First, an encirclement cannot be broken only from inside. Instead, India must expand the ‘board” by cooperating with countries such as Japan, Australia, Taiwan, Malaysia, South Korea, Singapore and Vietnam which are increasingly threatened by China’s hegemonistic moves. Simultaneously, it must build pressure from within the encirclement by rapprochement with immediate neighbours such as Nepal, Bhutan and Sri Lanka. This requires us to think like a Go player and appreciate that unlike chess, the stones in Go don’t have relative power. India has far greater historical synergies with every one of our neighbours including Pakistan, than China does. Each stone, or in this case, country, is important, regardless of its physical or economic size. We need to value them as equal partners in the struggle against Chinese hegemony. Second, India must recast its national security strategy horizons to decades instead of election cycles. If a government’s image is interlocked with tactical timelines, then, by definition, strategy will suffer because tactical and strategic goals are usually at cross purposes. Divorcing national security from politics will enable long-term indigenous capacity-building and strengthening external alliances.
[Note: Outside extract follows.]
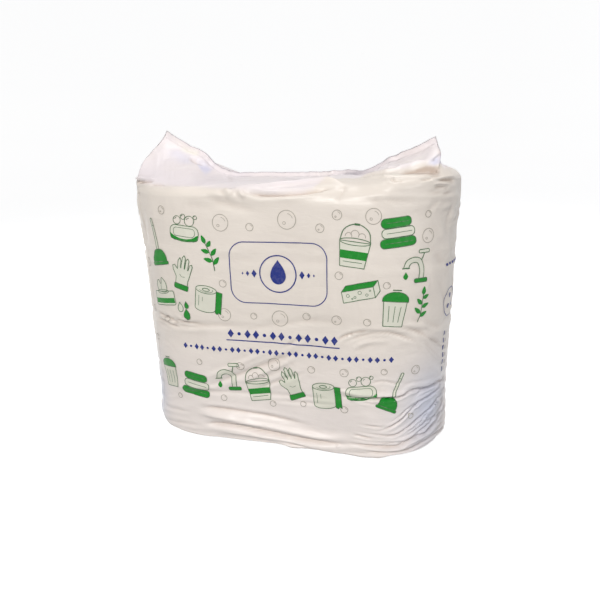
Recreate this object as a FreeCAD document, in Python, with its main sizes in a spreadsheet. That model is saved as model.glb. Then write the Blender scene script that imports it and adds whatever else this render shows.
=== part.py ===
# Wrapped pack of jumbo toilet rolls: eight rolls, two columns side by side and
# four layers high, inside one opaque white plastic film bag.
#
# The sealed bag can't be seen into, so the pack is one solid. Its form:
#  - the film runs tangent round the two roll columns, so its plan is a stadium,
#    a straight front and back between two half-round ends
#  - the lower and upper rims are rounded where the film turns over the roll ends
#  - shallow waists go round the block where one roll layer meets the next
#  - the film closes over the top in a low hipped roof along the middle
#  - the ends of the top seal stand up as two ears, the left one a little taller
#
# Frame: origin at the middle of the base, +Z up, +X to the right along the two
# columns, the printed front faces -Y. Lengths in millimetres.

import FreeCAD, Part
import Sketcher
import math
import os

V = FreeCAD.Vector

doc = FreeCAD.newDocument("roll_pack")

# ---------------------------------------------------------------- dimensions
sheet = doc.addObject("Spreadsheet::Sheet", "dims")
DIMS = [
    ("pack_width", 474.0, "overall width, two 235 mm roll columns and slack film"),
    ("pack_depth", 240.0, "overall depth, one column"),
    ("pack_height", 380.0, "top rim of the film, four 93 mm layers and slack"),
    ("base_round", 12.0, "radius of the lower rim"),
    ("top_round", 16.0, "radius of the upper rim"),
    ("layer_height", 93.0, "pitch of the roll layers"),
    ("waist_half", 11.0, "half height of the waist between two layers"),
    ("waist_depth", 1.5, "how far the film dips at a waist"),
    ("roof_inset", 22.0, "roof foot, in from the rim"),
    ("roof_foot", 374.0, "height at which the roof starts inside the block"),
    ("roof_top", 390.0, "height of the closed film along the middle"),
    ("roof_ridge", 316.0, "length of the roof ridge"),
    ("roof_ridge_w", 10.0, "width of the roof ridge"),
    ("ear_foot", 376.0, "height at which the ears start inside the roof"),
    ("ear_l_out", 231.0, "left ear foot, outer end, from the middle"),
    ("ear_l_in", 104.0, "left ear foot, inner end, from the middle"),
    ("ear_l_tip", 197.0, "left ear tip, from the middle"),
    ("ear_l_top", 453.0, "left ear tip height"),
    ("ear_r_out", 232.0, "right ear foot, outer end, from the middle"),
    ("ear_r_in", 112.0, "right ear foot, inner end, from the middle"),
    ("ear_r_tip", 201.0, "right ear tip, from the middle"),
    ("ear_r_top", 436.0, "right ear tip height"),
    ("ear_thick", 58.0, "ear foot, front to back"),
    ("tip_len", 9.0, "ear tip length"),
    ("tip_thick", 3.0, "ear tip, front to back"),
]
for row, (alias, value, note) in enumerate(DIMS, start=1):
    sheet.set("A%d" % row, alias)
    sheet.set("B%d" % row, str(value))
    sheet.set("C%d" % row, note)
    sheet.setAlias("B%d" % row, alias)
doc.recompute()
d = {alias: float(value) for alias, value, note in DIMS}

body = doc.addObject("PartDesign::Body", "wrapped_pack")
body.Label = "wrapped_pack"
doc.recompute()


def origin_plane(role):
    return [f for f in body.Origin.OriginFeatures if f.Role == role][0]


def new_sketch(name, role, offset=None):
    sk = body.newObject("Sketcher::SketchObject", name)
    sk.AttachmentSupport = [(origin_plane(role), "")]
    sk.MapMode = "FlatFace"
    if offset:
        sk.setExpression("AttachmentOffset.Base.z", offset)
    return sk


def bind(sk, index, name, expression):
    sk.renameConstraint(index, name)
    sk.setExpression("Constraints." + name, expression)


def stadium(sk, width, depth, width_expr, depth_expr):
    """A stadium centred on the origin: two half circles joined by two tangent lines."""
    r = depth / 2.0
    hx = width / 2.0 - r
    z = V(0, 0, 1)
    sk.addGeometry(Part.ArcOfCircle(Part.Circle(V(hx, 0, 0), z, r), -math.pi / 2, math.pi / 2), False)
    sk.addGeometry(Part.LineSegment(V(hx, r, 0), V(-hx, r, 0)), False)
    sk.addGeometry(Part.ArcOfCircle(Part.Circle(V(-hx, 0, 0), z, r), math.pi / 2, 3 * math.pi / 2), False)
    sk.addGeometry(Part.LineSegment(V(-hx, -r, 0), V(hx, -r, 0)), False)
    C = Sketcher.Constraint
    sk.addConstraint(C("Tangent", 0, 2, 1, 1))
    sk.addConstraint(C("Tangent", 1, 2, 2, 1))
    sk.addConstraint(C("Tangent", 2, 2, 3, 1))
    sk.addConstraint(C("Tangent", 3, 2, 0, 1))
    sk.addConstraint(C("Symmetric", 0, 3, 2, 3, -1, 1))
    sk.addConstraint(C("PointOnObject", 0, 3, -1))
    i = sk.addConstraint(C("Radius", 0, r))
    bind(sk, i, "end_radius", "(%s) / 2 * 1 mm" % depth_expr)
    i = sk.addConstraint(C("DistanceX", 2, 3, 0, 3, 2 * hx))
    bind(sk, i, "centre_gap", "((%s) - (%s)) * 1 mm" % (width_expr, depth_expr))


def oblong(sk, x0, x1, thick, x0_expr, x1_expr, thick_expr):
    """A rectangle from x0 to x1, evenly either side of the X axis. x0 < x1, both on one side of the origin."""
    h = thick / 2.0
    pts = [V(x0, -h, 0), V(x1, -h, 0), V(x1, h, 0), V(x0, h, 0)]
    for a, b in ((0, 1), (1, 2), (2, 3), (3, 0)):
        sk.addGeometry(Part.LineSegment(pts[a], pts[b]), False)
    C = Sketcher.Constraint
    for a, b in ((0, 1), (1, 2), (2, 3), (3, 0)):
        sk.addConstraint(C("Coincident", a, 2, b, 1))
    for g in (0, 2):
        sk.addConstraint(C("Horizontal", g))
    sk.addConstraint(C("Vertical", 3))
    sk.addConstraint(C("Symmetric", 1, 1, 1, 2, -1))
    i = sk.addConstraint(C("DistanceY", 1, 1, 1, 2, thick))
    bind(sk, i, "thick", "(%s) * 1 mm" % thick_expr)
    # signed distances from the origin, kept positive for the solver
    if x0 >= 0:
        i = sk.addConstraint(C("DistanceX", -1, 1, 0, 1, x0))
        bind(sk, i, "near_end", "(%s) * 1 mm" % x0_expr)
        i = sk.addConstraint(C("DistanceX", -1, 1, 0, 2, x1))
        bind(sk, i, "far_end", "(%s) * 1 mm" % x1_expr)
    else:
        i = sk.addConstraint(C("DistanceX", 0, 1, -1, 1, -x0))
        bind(sk, i, "far_end", "(%s) * 1 mm" % x0_expr)
        i = sk.addConstraint(C("DistanceX", 0, 2, -1, 1, -x1))
        bind(sk, i, "near_end", "(%s) * 1 mm" % x1_expr)


# ---------------------------------------------------------------- the block
plan = new_sketch("plan", "XY_Plane")
stadium(plan, d["pack_width"], d["pack_depth"], "dims.pack_width", "dims.pack_depth")
doc.recompute()

block = body.newObject("PartDesign::Pad", "block")
block.Profile = plan
block.setExpression("Length", "dims.pack_height * 1 mm")
doc.recompute()


def rim_edges(feature, z):
    names = []
    for n, e in enumerate(feature.Shape.Edges, start=1):
        if all(abs(v.Point.z - z) < 1e-4 for v in e.Vertexes):
            bb = e.BoundBox
            if bb.ZMax - bb.ZMin < 1e-4:
                names.append("Edge%d" % n)
    return names


lower = body.newObject("PartDesign::Fillet", "lower_rim")
lower.Base = (block, rim_edges(block, 0.0))
lower.setExpression("Radius", "dims.base_round * 1 mm")
doc.recompute()

upper = body.newObject("PartDesign::Fillet", "upper_rim")
upper.Base = (lower, rim_edges(lower, d["pack_height"]))
upper.setExpression("Radius", "dims.top_round * 1 mm")
doc.recompute()

# ---------------------------------------------------------------- layer waists
# A shallow lens is swept round the block at the first layer line, then repeated.
ring = new_sketch("waist_path", "XY_Plane", "dims.layer_height * 1 mm")
stadium(ring, d["pack_width"], d["pack_depth"], "dims.pack_width", "dims.pack_depth")
ring.Visibility = False

lens = new_sketch("waist_profile", "YZ_Plane", "(dims.pack_width - dims.pack_depth) / 2 * 1 mm")
hy = -d["pack_depth"] / 2.0
zc = d["layer_height"]
wh = d["waist_half"]
wd = d["waist_depth"]
corners = [V(hy - 2, zc - wh, 0), V(hy - 2, zc + wh, 0), V(hy, zc + wh, 0), V(hy + wd, zc, 0), V(hy, zc - wh, 0)]
for k in range(5):
    lens.addGeometry(Part.LineSegment(corners[k], corners[(k + 1) % 5]), False)
C = Sketcher.Constraint
for k in range(5):
    lens.addConstraint(C("Coincident", k, 2, (k + 1) % 5, 1))
lens.addConstraint(C("Vertical", 0))
lens.addConstraint(C("Horizontal", 1))
lens.addConstraint(C("Horizontal", 4))
lens.addConstraint(C("Vertical", 1, 2, 3, 2))
i = lens.addConstraint(C("DistanceX", 1, 2, -1, 1, -hy))
bind(lens, i, "front_face", "dims.pack_depth / 2 * 1 mm")
i = lens.addConstraint(C("DistanceX", 1, 1, 1, 2, 2.0))
lens.renameConstraint(i, "outside")
i = lens.addConstraint(C("DistanceX", 2, 1, 2, 2, wd))
bind(lens, i, "dip", "dims.waist_depth * 1 mm")
i = lens.addConstraint(C("DistanceY", -1, 1, 3, 2, zc - wh))
bind(lens, i, "waist_foot", "(dims.layer_height - dims.waist_half) * 1 mm")
i = lens.addConstraint(C("DistanceY", 3, 2, 3, 1, wh))
bind(lens, i, "lower_half", "dims.waist_half * 1 mm")
i = lens.addConstraint(C("DistanceY", 2, 2, 2, 1, wh))
bind(lens, i, "upper_half", "dims.waist_half * 1 mm")
doc.recompute()

waist = body.newObject("PartDesign::SubtractivePipe", "waist")
waist.Profile = lens
waist.Spine = (ring, ["Edge1", "Edge2", "Edge3", "Edge4"])
waist.Mode = "Standard"
doc.recompute()

waists = body.newObject("PartDesign::LinearPattern", "waists")
waists.Originals = [waist]
waists.Direction = (origin_plane("Z_Axis"), [""])
waists.setExpression("Length", "2 * dims.layer_height * 1 mm")
waists.Occurrences = 3
body.Tip = waists
doc.recompute()
v_before, v_after = upper.Shape.Volume, waists.Shape.Volume
print("one waist took %.0f mm3, three %.0f" % (v_before - waist.Shape.Volume, v_before - v_after))
assert v_before - v_after > 3 * 1000.0, "the waists cut nothing"

# ---------------------------------------------------------------- roof of closed film
foot = new_sketch("roof_foot_plan", "XY_Plane", "dims.roof_foot * 1 mm")
stadium(foot, d["pack_width"] - 2 * d["roof_inset"], d["pack_depth"] - 2 * d["roof_inset"],
        "dims.pack_width - 2 * dims.roof_inset", "dims.pack_depth - 2 * dims.roof_inset")
ridge = new_sketch("roof_ridge_plan", "XY_Plane", "dims.roof_top * 1 mm")
stadium(ridge, d["roof_ridge"], d["roof_ridge_w"], "dims.roof_ridge", "dims.roof_ridge_w")
doc.recompute()
roof = body.newObject("PartDesign::AdditiveLoft", "roof")
roof.Profile = foot
roof.Sections = [ridge]
roof.Ruled = True
doc.recompute()
assert roof.Shape.Volume > v_after + 1000.0, "the roof added nothing"


# ---------------------------------------------------------------- ears of the top seal
def ear(name, side, key):
    base = new_sketch(name + "_foot_plan", "XY_Plane", "dims.ear_foot * 1 mm")
    tip = new_sketch(name + "_tip_plan", "XY_Plane", "dims.%s_top * 1 mm" % key)
    out, inn, at = d[key + "_out"], d[key + "_in"], d[key + "_tip"]
    half = d["tip_len"] / 2.0
    if side > 0:
        oblong(base, inn, out, d["ear_thick"], "dims.%s_in" % key, "dims.%s_out" % key, "dims.ear_thick")
        oblong(tip, at - half, at + half, d["tip_thick"], "dims.%s_tip - dims.tip_len / 2" % key,
               "dims.%s_tip + dims.tip_len / 2" % key, "dims.tip_thick")
    else:
        oblong(base, -out, -inn, d["ear_thick"], "dims.%s_out" % key, "dims.%s_in" % key, "dims.ear_thick")
        oblong(tip, -at - half, -at + half, d["tip_thick"], "dims.%s_tip + dims.tip_len / 2" % key,
               "dims.%s_tip - dims.tip_len / 2" % key, "dims.tip_thick")
    doc.recompute()
    before = body.Shape.Volume
    loft = body.newObject("PartDesign::AdditiveLoft", name)
    loft.Profile = base
    loft.Sections = [tip]
    loft.Ruled = True
    doc.recompute()
    assert loft.Shape.Volume > before + 1000.0, name + " added nothing"
    return loft


ear("left_ear", -1, "ear_l")
last = ear("right_ear", 1, "ear_r")
body.Tip = last
doc.recompute()

# ---------------------------------------------------------------- check and write
bad = [o.Label for o in doc.Objects if "Invalid" in o.State or "Error" in o.State]
assert not bad, "failed objects: %s" % bad

nodes = [body]
os.makedirs("parts", exist_ok=True)
for node in nodes:
    shape = node.Shape
    assert not shape.isNull() and shape.isValid(), node.Label + " is not valid"
    assert len(shape.Solids) == 1, node.Label + " is not one solid"
    bb = shape.BoundBox
    print("%s: %.1f x %.1f x %.1f mm, z %.2f to %.2f, %.0f cm3, %d faces" % (
        node.Label, bb.XLength, bb.YLength, bb.ZLength, bb.ZMin, bb.ZMax, shape.Volume / 1000.0, len(shape.Faces)))
    shape.exportStep("parts/%s.step" % node.Label)
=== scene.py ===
import math

import bpy
import numpy as np
from mathutils import Matrix, Vector
from mathutils.geometry import delaunay_2d_cdt


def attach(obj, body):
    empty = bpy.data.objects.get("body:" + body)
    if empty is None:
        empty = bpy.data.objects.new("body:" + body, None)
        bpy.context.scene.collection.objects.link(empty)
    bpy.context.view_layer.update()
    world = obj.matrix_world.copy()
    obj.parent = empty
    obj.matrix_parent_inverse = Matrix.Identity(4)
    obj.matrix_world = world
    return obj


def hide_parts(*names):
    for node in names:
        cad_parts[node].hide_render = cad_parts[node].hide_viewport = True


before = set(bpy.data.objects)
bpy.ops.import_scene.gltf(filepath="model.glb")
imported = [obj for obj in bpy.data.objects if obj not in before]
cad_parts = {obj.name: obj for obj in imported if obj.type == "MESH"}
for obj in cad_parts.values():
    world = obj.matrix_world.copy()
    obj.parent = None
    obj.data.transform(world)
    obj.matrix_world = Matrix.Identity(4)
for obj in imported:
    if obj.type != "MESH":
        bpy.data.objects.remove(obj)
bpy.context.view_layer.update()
scene = bpy.context.scene
MM = 0.001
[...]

Last, and most important, India needs to consolidate its internal critical mass. The country is facing multiple challenges on several fronts, most seriously the economy. Political power, as Mao said, may grow from a barrel of a gun, but national power emanates from a strong and vibrant economy, which, in turn, requires internal peace, cooperation, and harmony to inspire customer and investor confidence. Unless those conditions are achieved, no country can aspire to be a regional power or thwart attacks on its sovereignty.